Każda interwencja to poważny wydatek finansowy. Strażacy zaangażowani w akcję gaszenia pożarów traw, łąk i nieużytków, w tym samym czasie mogą być potrzebni do ratowania życia i mienia ludzkiego w innym miejscu. Może się zdarzyć, że przez lekkomyślność ludzi nie dojadą z pomocą na czas tam, gdzie będą naprawdę potrzebni.

POŻARY TRAW - argumenty

  • Pożary traw powodują spustoszenie dla flory i fauny. Płoną nie tylko rośliny, w tym cenne, chronione gatunki, ale i zwierzęta: jeże, lisy, zające schowane w bruździe, płazy, gady, nawet sarny, dziki, które w tym czasie przebywały na powierzchni. Płomienie niszczą miejsca bytowania tych zwierząt, w tym m.in. bażantów, kuropatw, zajęcy, czy saren.
  • Przed pożarem nie uchronią się uciekające zwierzęta. Wiatr przenosi płomienie z prędkością do 20 km / godz!!!  Tymczasem chociażby jeże nie poruszają się z taką prędkością. Małe zające przywierają do ziemi ze strachu i nie uciekają. Te, które zrywają się do ucieczki, wpadają w popłoch, tracą orientację i często wbiegają prosto w płomienie.
  • Niszczone są miejsca lęgowe wielu gatunków gnieżdżących się na ziemi i w krzewach. Palą się również gniazda już zasiedlone, a zatem z jajkami lub pisklętami, np. tak lubianych przez nas wszystkich skowronków, czajek.
  • Dym uniemożliwia pszczołom i trzmielom oblatywanie łąk.
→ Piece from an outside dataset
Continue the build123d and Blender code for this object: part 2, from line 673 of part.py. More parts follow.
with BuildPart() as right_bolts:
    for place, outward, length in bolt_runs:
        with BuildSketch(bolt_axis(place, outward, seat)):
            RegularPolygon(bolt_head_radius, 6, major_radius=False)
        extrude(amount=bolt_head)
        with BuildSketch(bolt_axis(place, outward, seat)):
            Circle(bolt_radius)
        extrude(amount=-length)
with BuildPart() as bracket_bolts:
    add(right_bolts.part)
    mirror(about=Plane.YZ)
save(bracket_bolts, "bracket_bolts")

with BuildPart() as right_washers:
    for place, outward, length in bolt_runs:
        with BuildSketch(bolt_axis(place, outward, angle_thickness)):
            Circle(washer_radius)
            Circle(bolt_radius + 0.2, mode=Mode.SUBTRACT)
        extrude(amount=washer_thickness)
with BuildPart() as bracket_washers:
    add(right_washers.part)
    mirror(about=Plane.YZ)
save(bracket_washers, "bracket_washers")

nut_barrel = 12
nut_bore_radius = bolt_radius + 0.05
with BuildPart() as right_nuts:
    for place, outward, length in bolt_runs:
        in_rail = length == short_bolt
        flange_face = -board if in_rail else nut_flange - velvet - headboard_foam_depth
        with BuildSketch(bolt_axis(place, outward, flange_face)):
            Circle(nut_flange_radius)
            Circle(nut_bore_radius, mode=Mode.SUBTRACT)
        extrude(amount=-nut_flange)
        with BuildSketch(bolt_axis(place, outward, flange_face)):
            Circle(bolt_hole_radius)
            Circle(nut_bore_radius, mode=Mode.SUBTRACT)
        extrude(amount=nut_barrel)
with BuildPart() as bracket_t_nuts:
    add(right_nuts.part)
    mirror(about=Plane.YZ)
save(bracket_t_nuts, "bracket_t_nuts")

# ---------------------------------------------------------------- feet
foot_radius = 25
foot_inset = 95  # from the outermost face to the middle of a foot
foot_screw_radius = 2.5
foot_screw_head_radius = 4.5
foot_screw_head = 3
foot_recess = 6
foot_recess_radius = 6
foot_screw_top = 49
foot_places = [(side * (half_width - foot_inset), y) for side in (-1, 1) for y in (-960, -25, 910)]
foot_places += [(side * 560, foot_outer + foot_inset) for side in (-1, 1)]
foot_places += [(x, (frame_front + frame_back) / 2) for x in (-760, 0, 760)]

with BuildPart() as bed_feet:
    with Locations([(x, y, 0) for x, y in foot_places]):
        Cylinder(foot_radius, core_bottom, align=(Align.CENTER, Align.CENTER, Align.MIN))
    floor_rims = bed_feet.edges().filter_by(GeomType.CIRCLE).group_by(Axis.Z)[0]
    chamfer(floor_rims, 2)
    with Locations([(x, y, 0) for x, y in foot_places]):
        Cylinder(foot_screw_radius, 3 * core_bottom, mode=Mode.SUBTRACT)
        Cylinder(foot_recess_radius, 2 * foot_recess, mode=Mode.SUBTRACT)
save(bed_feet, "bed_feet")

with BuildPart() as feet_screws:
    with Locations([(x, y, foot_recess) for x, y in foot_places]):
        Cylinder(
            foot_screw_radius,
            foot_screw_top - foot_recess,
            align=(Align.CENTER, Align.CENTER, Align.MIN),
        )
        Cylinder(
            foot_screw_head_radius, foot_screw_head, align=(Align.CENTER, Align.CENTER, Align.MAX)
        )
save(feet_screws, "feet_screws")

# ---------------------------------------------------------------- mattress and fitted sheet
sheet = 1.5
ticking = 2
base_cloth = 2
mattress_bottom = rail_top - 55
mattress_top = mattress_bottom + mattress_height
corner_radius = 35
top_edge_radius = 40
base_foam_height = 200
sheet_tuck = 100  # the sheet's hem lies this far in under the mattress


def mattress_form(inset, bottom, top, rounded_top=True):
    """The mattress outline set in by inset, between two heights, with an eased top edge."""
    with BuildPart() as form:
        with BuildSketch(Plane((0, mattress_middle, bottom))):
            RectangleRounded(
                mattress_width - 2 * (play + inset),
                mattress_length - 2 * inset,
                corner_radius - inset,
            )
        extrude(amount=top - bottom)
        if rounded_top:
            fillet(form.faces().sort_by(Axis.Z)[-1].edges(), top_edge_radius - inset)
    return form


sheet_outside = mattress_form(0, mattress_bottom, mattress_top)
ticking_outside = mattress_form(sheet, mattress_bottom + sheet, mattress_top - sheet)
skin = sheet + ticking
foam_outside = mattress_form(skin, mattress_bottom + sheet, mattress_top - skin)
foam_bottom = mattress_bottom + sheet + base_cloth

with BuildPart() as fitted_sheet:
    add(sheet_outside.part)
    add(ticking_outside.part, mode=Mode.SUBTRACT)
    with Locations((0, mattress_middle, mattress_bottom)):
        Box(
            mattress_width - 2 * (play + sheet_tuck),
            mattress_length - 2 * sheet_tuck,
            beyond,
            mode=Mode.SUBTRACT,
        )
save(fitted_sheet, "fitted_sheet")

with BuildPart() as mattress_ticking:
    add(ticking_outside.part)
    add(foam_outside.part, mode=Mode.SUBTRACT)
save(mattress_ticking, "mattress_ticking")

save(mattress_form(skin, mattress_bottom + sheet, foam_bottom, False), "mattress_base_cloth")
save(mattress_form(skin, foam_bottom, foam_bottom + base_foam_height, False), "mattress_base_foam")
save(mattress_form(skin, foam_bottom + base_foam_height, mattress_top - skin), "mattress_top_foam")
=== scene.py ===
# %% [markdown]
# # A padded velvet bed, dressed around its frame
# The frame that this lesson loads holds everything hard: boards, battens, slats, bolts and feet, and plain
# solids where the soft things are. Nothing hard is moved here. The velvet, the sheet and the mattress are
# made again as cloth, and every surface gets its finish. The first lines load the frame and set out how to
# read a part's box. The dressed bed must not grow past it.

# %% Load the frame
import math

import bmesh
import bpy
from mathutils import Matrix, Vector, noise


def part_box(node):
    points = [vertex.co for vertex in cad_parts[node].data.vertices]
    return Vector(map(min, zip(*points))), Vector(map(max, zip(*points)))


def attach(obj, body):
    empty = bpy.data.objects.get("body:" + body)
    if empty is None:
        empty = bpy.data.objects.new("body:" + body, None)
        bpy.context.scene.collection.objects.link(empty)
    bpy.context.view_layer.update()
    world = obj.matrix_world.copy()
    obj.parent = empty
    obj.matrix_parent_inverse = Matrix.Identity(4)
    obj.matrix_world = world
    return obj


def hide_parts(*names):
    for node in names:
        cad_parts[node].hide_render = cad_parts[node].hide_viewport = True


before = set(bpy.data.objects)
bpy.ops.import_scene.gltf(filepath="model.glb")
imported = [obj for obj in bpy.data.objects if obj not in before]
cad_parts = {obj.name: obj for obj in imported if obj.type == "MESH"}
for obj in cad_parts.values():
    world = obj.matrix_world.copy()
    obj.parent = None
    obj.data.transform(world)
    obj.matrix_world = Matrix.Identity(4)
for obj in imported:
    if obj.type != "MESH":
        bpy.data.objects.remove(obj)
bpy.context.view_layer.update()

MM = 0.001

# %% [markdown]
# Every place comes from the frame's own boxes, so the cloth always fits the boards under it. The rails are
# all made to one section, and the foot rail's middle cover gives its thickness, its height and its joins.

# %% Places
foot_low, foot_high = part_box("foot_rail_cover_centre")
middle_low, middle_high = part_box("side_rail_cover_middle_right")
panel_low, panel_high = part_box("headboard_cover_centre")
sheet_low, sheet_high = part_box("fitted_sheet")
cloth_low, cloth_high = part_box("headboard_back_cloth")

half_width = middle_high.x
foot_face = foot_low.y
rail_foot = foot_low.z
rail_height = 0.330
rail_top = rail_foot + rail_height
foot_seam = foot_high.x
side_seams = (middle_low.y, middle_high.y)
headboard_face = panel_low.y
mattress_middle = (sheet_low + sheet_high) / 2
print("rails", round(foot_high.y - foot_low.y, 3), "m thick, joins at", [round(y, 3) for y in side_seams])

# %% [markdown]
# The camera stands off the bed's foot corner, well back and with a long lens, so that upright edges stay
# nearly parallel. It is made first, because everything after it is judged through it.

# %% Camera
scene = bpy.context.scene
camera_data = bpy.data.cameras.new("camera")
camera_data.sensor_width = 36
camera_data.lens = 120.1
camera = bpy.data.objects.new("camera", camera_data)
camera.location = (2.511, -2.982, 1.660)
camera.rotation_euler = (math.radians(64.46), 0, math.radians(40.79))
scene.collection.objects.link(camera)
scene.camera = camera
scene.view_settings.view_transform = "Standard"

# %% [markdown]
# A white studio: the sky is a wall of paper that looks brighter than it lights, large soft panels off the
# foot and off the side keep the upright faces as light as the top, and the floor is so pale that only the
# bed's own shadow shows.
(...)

Owady giną w płomieniach, co powoduje zmniejszenie liczby zapylonych kwiatów, a w konsekwencji obniżenie plonów roślin, z których korzystają także ludzie.
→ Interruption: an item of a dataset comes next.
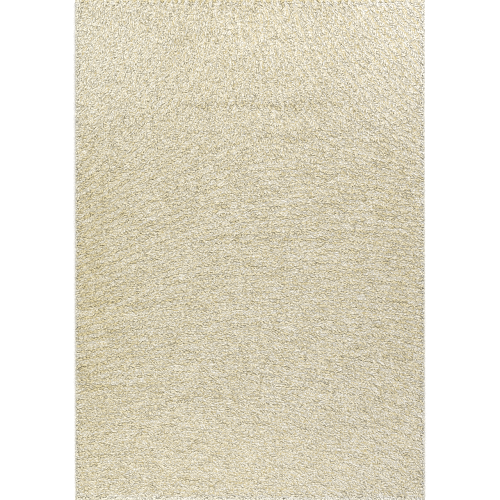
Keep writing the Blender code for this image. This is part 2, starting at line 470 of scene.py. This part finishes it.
# The outermost yarns hang out over the edge of the ground cloth and lie down to the floor.
SKIRT_COUNT = 5300
SKIRT_INSIDE = (0.0045, 0.0120)  # how far inside the outline their bends lie
SKIRT_LEVEL = (0.0036, 0.0200)
SKIRT_ROOT = 0.0045
SKIRT_THICKER = 1.12

# No yarn's middle passes these lines, so that its outside ends at the rug's outline.
OUTLINE_GAP = (0.0024, -0.0010)  # inside the outline at the sides, and past it at the ends
OUTLINE_SPREAD = 0.0015
SIDES_LEAN_IN = (0.15, 0.0)  # how much further in that is, for each metre of height

# Each yarn has its own cell of the colour map. Its row gives the tone, painted light and shade
# included, and its column the yellowness.
TONE_ROWS = 64
YELLOWNESS_COLUMNS = 8
CELL_MARGIN = 0.06
CAP_INSET = 0.04  # how far a yarn's flat end reaches down its cell
PLIES = 2.0
PLY_TURNS = 9.0  # how often a groove between the plies crosses the yarn from root to tip

bpy.ops.object.select_all(action="DESELECT")
first_ring = YARN_RINGS[0]["along"]
bpy.ops.mesh.primitive_cone_add(
    vertices=3,
    radius1=0,
    radius2=1,
    depth=first_ring,
    end_fill_type="NGON",
    location=(0, 0, first_ring / 2),
)
yarn_end = bpy.context.object
yarn_end.name = "yarn_end"
bpy.ops.object.transform_apply(location=True, rotation=True, scale=True)
bpy.ops.object.mode_set(mode="EDIT")
bpy.ops.mesh.select_mode(type="FACE")
bpy.ops.mesh.select_all(action="DESELECT")
bpy.ops.object.mode_set(mode="OBJECT")
for face in yarn_end.data.polygons:
    face.select = face.normal.z > 0.9
bpy.ops.object.mode_set(mode="EDIT")
for ring, after in zip(YARN_RINGS, YARN_RINGS[1:]):
    rise = after["along"] - ring["along"]
    bpy.ops.mesh.extrude_region_move(TRANSFORM_OT_translate={"value": (0, 0, rise)})
    narrowing = after["share"] / ring["share"]
    bpy.ops.transform.resize(value=(narrowing, narrowing, 1), center_override=(0, 0, after["along"]))
bpy.ops.mesh.select_all(action="SELECT")
bpy.ops.mesh.normals_make_consistent(inside=False)
bpy.ops.object.mode_set(mode="OBJECT")


def template_of(thing):
    """The yarn's mesh as arrays, with how far up it and how far round it each face corner lies."""
    mesh = thing.data
    points = np.array([vert.co[:] for vert in mesh.vertices])
    corners = np.array([loop.vertex_index for loop in mesh.loops])
    counts = np.array([face.loop_total for face in mesh.polygons])
    along = points[corners, 2]
    around = (np.degrees(np.arctan2(points[corners, 1], points[corners, 0])) % 360) / 360
    start = 0
    for count in counts:
        ring = slice(start, start + count)
        if np.ptp(along[ring]) < 1e-4:  # a flat end, given a thin strip of the cell
            around[ring] = np.linspace(0.1, 0.9, count)
            along[start + 1] += CAP_INSET if along[start] < 0.5 else -CAP_INSET
        elif np.ptp(around[ring]) > 0.5:  # a side that crosses the seam
            around[ring] = np.where(around[ring] < 0.5, around[ring] + 1, around[ring])
        start += count
    around = around - np.floor(around.min() + 1e-6)
    low, high = around.min(), around.max()
    around = (around - low) / (high - low)
    return points, corners, counts, along, around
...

  • Przy wypalaniu giną mrówki. Jedna ich kolonia może zniszczyć do 4 mln szkodliwych owadów rocznie. Mrówki zjadając resztki roślinne i zwierzęce ułatwiają rozkład masy organicznej oraz wzbogacają warstwę próchnicy, „przewietrzają” glebę. Podobnymi sprzymierzeńcami w walce ze szkodnikami są biedronki, zjadające mszyce.
  • Ogień uśmierca wiele pożytecznych zwierząt bezkręgowych, m.in. dżdżownice (które mają pozytywny wpływ na strukturę gleby i jej właściwości), pająki, wije, owady (drapieżne i pasożytnicze).
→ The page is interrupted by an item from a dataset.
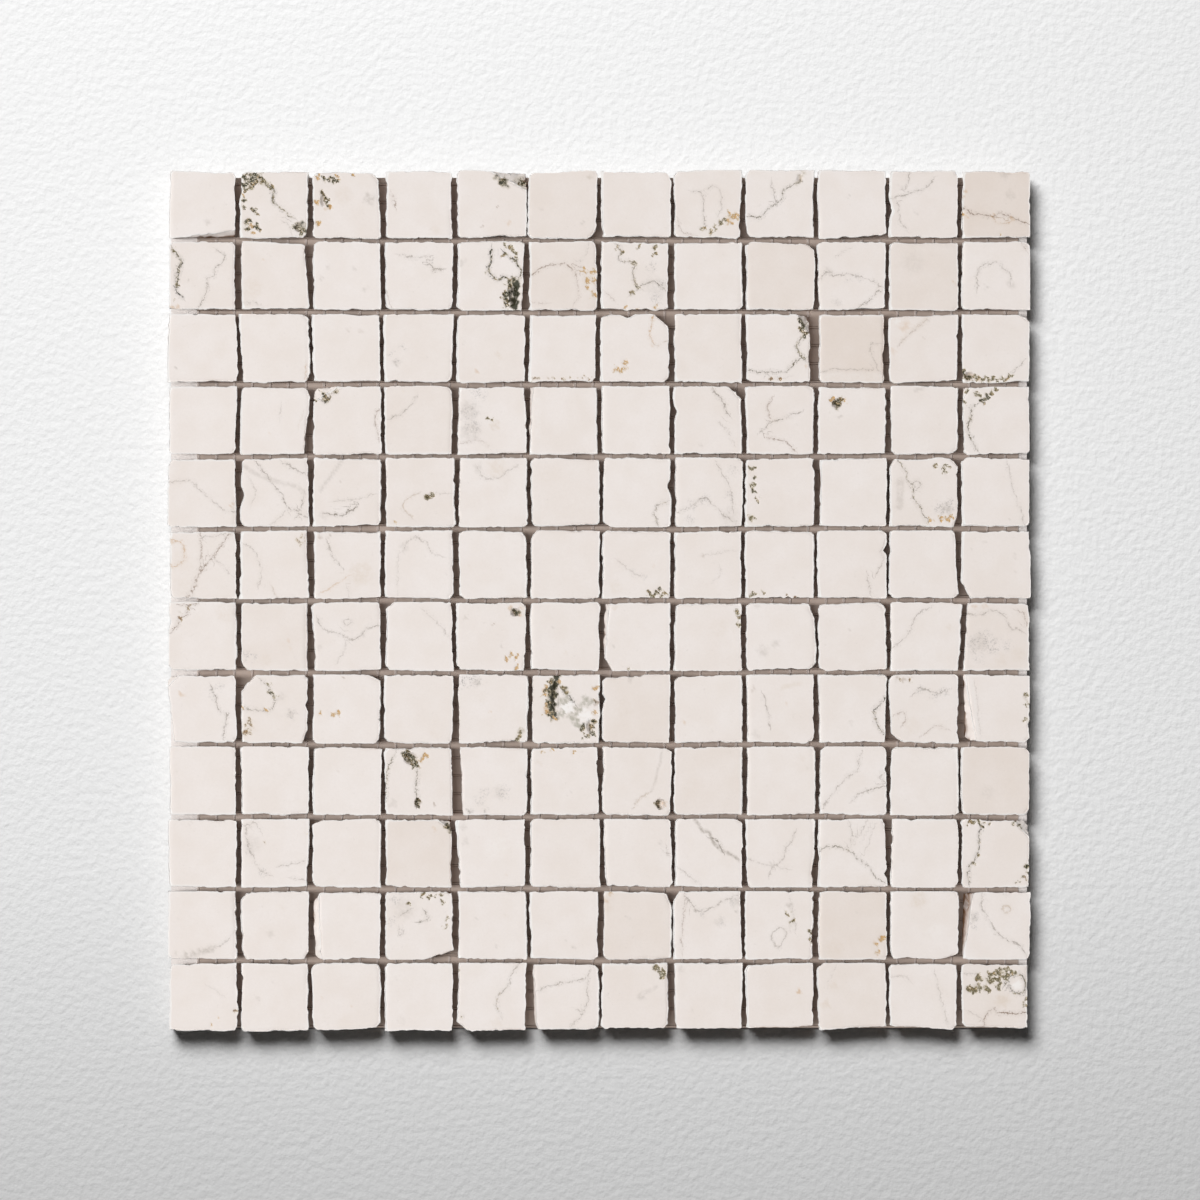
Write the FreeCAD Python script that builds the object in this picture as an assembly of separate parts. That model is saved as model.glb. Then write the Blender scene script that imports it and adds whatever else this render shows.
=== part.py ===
import FreeCAD, Part
import math
import os
import random

from FreeCAD import Vector

# Mosaic tile sheet: hand-chipped stones on a glass-yarn net with a coat of resin.
# Millimetres. +X runs along a row of stones, +Y up the sheet, +Z out of the face.
# The origin is under the middle of the sheet, on its back. Row 1 is at the +Y edge.

# The grid of stones
ROWS = 12
COLUMNS = 12
BLANK_SIDE = 24.95        # sawn stone before its edges are nibbled
LEAST_JOINT = 0.5         # between two blanks, the narrowest that a joint gets
STONE_THICKNESS = 10.0
PITCH = BLANK_SIDE + LEAST_JOINT

# The chipping of an ordinary stone
INSET_LEAST = 0.3         # how far a side stands in from its blank
INSET_MOST = 1.2
WANDER = 0.3              # how far a side strays from a straight line
WANDER_PLACES = ((0.24, 0.42), (0.58, 0.76))    # stretches of a side with one stray point each
NIBBLE_LEAST = 0.7        # a small corner that has been nibbled off
NIBBLE_MOST = 1.7
NIBBLE_SHARE = 0.35       # share of the corners that are nibbled
ARRIS_DROP = 0.5          # height of the worn edge round the face
FACE_SHARE = 0.966        # width of the face, as a share of the outline under the worn edge
BACK_SHARE = 0.972        # width of the back, which is narrower, as the stones split undercut
BACK_SHIFT = 0.14         # how far the back strays sideways from the outline
FACE_SHIFT = 0.28         # how far the face strays

# The make of an open hollow, a cut and a bite
HOLLOW_CORNERS = 7
HOLLOW_REACH = (0.4, 0.575)    # from the middle to a corner, as a share of the hollow's length
HOLLOW_FLOOR_SHARE = 0.45      # width of its floor, as a share of its mouth
HOLLOW_ABOVE = 0.3             # how far the cutting shape stands out of the face
CLEAR_OF_CORNER = 2.2          # least length of side between a cut corner and the next stray point
CLEAR_OF_BITE = 1.0            # and between a bite and the next one

# The backing
NET_PITCH = 6.35
YARN_WIDTH = 0.9
YARN_THICKNESS = 0.25
RESIN_THICKNESS = 0.2
NET_MARGIN_LEFT = 10.1    # from the blanks' outer line to the edge of the net
NET_MARGIN_RIGHT = 3.9
NET_MARGIN_TOP = 2.6
NET_MARGIN_BOTTOM = 1.1

# Heights of the layers, from the back up
WARP_Z = RESIN_THICKNESS
WEFT_Z = WARP_Z + YARN_THICKNESS
STONE_Z = WEFT_Z + YARN_THICKNESS
ARRIS_Z = STONE_Z + STONE_THICKNESS - ARRIS_DROP
FACE_Z = STONE_Z + STONE_THICKNESS

SIDES = ("top", "right", "bottom", "left")
CORNERS = ("top_left", "top_right", "bottom_right", "bottom_left")

# Sides that lean: (row, column): {side: (inset at its left or top end, inset at its other end)}
LEANS = {
    (1, 1): {"left": (1.4, 0.8), "top": (0.8, 1.6)},
    (1, 2): {"left": (0.9, 0.6), "right": (0.5, 1.1), "top": (1.5, 1.3)},
    (1, 3): {"top": (2.0, 1.8), "right": (1.5, 0.6)},
    (1, 4): {"top": (1.2, 1.5)},
    (1, 5): {"right": (0.1, 0.0)},
    (1, 6): {"left": (0.6, 0.0), "top": (1.6, 0.8)},
    (1, 7): {"right": (0.1, 0.1), "top": (1.2, 1.4)},
    (1, 8): {"top": (1.2, 0.4), "right": (0.4, 1.3)},
    (1, 10): {"bottom": (0.1, 2.0)},
    (1, 11): {"top": (1.2, 0.9)},
    (1, 12): {"left": (0.9, 0.8), "top": (1.3, 1.4)},
    (2, 1): {"right": (1.1, 1.1), "left": (0.9, 0.9)},
    (2, 2): {"top": (0.1, 1.4), "right": (2.1, 0.1), "left": (1.2, 1.1)},
    (2, 5): {"right": (0.7, 1.9)},
    (2, 8): {"right": (0.3, 0.2)},
    (2, 9): {"top": (0.8, 1.3), "right": (0.2, 0.5)},
    (3, 1): {"left": (0.8, 0.1), "right": (0.9, 0.2)},
    (3, 2): {"left": (0.1, 1.6)},
    (3, 9): {"right": (1.9, 1.9)},
    (3, 10): {"left": (1.0, 1.2), "right": (1.3, 1.4)},
    (3, 11): {"top": (1.8, 0.6), "bottom": (0.1, 1.5), "right": (0.4, 0.9)},
    (4, 2): {"right": (0.2, 2.0)},
    (4, 5): {"left": (1.4, 0.9), "right": (0.9, 0.0)},
    (4, 9): {"right": (0.3, 0.6)},
    (5, 1): {"left": (0.8, 0.1)},
    (5, 3): {"left": (1.2, 0.9)},
    (5, 10): {"right": (0.1, 0.2)},
    (6, 2): {"left": (1.0, 0.3), "right": (1.2, 0.4)},
    (6, 3): {"left": (1.2, 1.3)},
    (6, 6): {"left": (0.8, 0.6), "right": (0.2, 0.3)},
    (6, 11): {"right": (1.6, 0.3)},
    (6, 12): {"right": (0.9, 0.1)},
    (7, 3): {"left": (0.2, 1.4)},
    (7, 7): {"left": (1.5, 0.7)},
    (7, 9): {"right": (0.7, 0.2)},
    (7, 11): {"right": (-0.9, 0.6), "top": (0.2, 1.0)},
    (7, 12): {"left": (2.5, 1.0)},
    (8, 1): {"left": (0.2, 2.6)},
    (8, 5): {"left": (0.9, 0.7), "right": (0.2, 0.3)},
    (8, 6): {"left": (0.9, 1.0), "right": (0.2, 0.3)},
    (8, 7): {"top": (1.4, 0.4)},
    (8, 12): {"left": (1.2, 1.5)},
    (9, 5): {"left": (0.8, 1.9)},
    (10, 5): {"left": (0.2, 1.9)},
    (10, 6): {"right": (0.3, 0.3)},
    (10, 7): {"left": (0.9, 1.8), "right": (1.0, 0.1)},
    (10, 10): {"right": (1.7, 0.0)},
    (11, 3): {"left": (0.2, 1.3)},
    (11, 12): {"left": (1.2, 0.7)},
    (12, 3): {"left": (0.1, 0.9), "bottom": (1.0, 2.0)},
    (12, 6): {"left": (1.5, 2.0), "bottom": (1.2, 1.4)},
    (12, 7): {"left": (1.0, 0.8), "right": (1.4, 1.2), "bottom": (1.6, 1.9)},
    (12, 8): {"bottom": (1.9, 1.8)},
    (12, 9): {"top": (1.4, 0.2), "right": (1.0, 0.8), "bottom": (2.0, 2.6)},
    (12, 10): {"bottom": (1.2, 2.3)},
    (12, 11): {"bottom": (2.6, 1.2)},
    (12, 12): {"right": (1.5, 1.3), "bottom": (2.5, 1.9)},
}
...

  • Łąka po pożarze regeneruje się przez kilka lat, natomiast odtworzenie pokładów torfu wymaga wielu wieków.
  • Ogień z łąk przenosi się na pobliskie lasy. Niszcząc młode drzewa, a te dojrzałe i starodrzewy poważnie uszkadzając. Każdego roku dochodzi .do kilkunastu tego typu pożarów. Coraz cieplejsze i suchsze wiosny powodują, że to potencjalne niebezpieczeństwo coraz bardziej przekłada się na realne.
  • Umyślne wypalanie traw, to również wysokie koszty i straty materialne. Strażacy oszacowali, że w ubiegłym roku poniesione straty wyniosły niemal 41 mln zł. Natomiast podczas akcji ratowniczych związanych z gaszeniem nieużytków zużyto 183 413 171 l wody, co odpowiada pojemności 49 basenów olimpijskich. W tym samym czasie Lasy Państwowe wydają rocznie 100 mln złotych na ochronę przeciwpożarową.
  • Wypalanie łąk a kleszcze: Owszem, na powierzchni wypalanej łąki także giną kleszcze, jednak te możemy znaleźć także w lesie, czy na trawniku w środku miasta. Jednak szkody, jakie przynosi wypalanie, są nieporównywalnie większe dlatego nie można tego rozważać w kwestiach “korzyści” nawet pod kątem braku obecności kleszczy na tym fragmencie ziemi. Ilość kleszczy jest związana w znacznie większym stopniu przez brak długotrwałych, mroźnych zim, ilość żywicieli, które je przenoszą (czyli także człowiek, ale i zwierzęta domowe) itp. a nie tylko przez ilość nieużytków.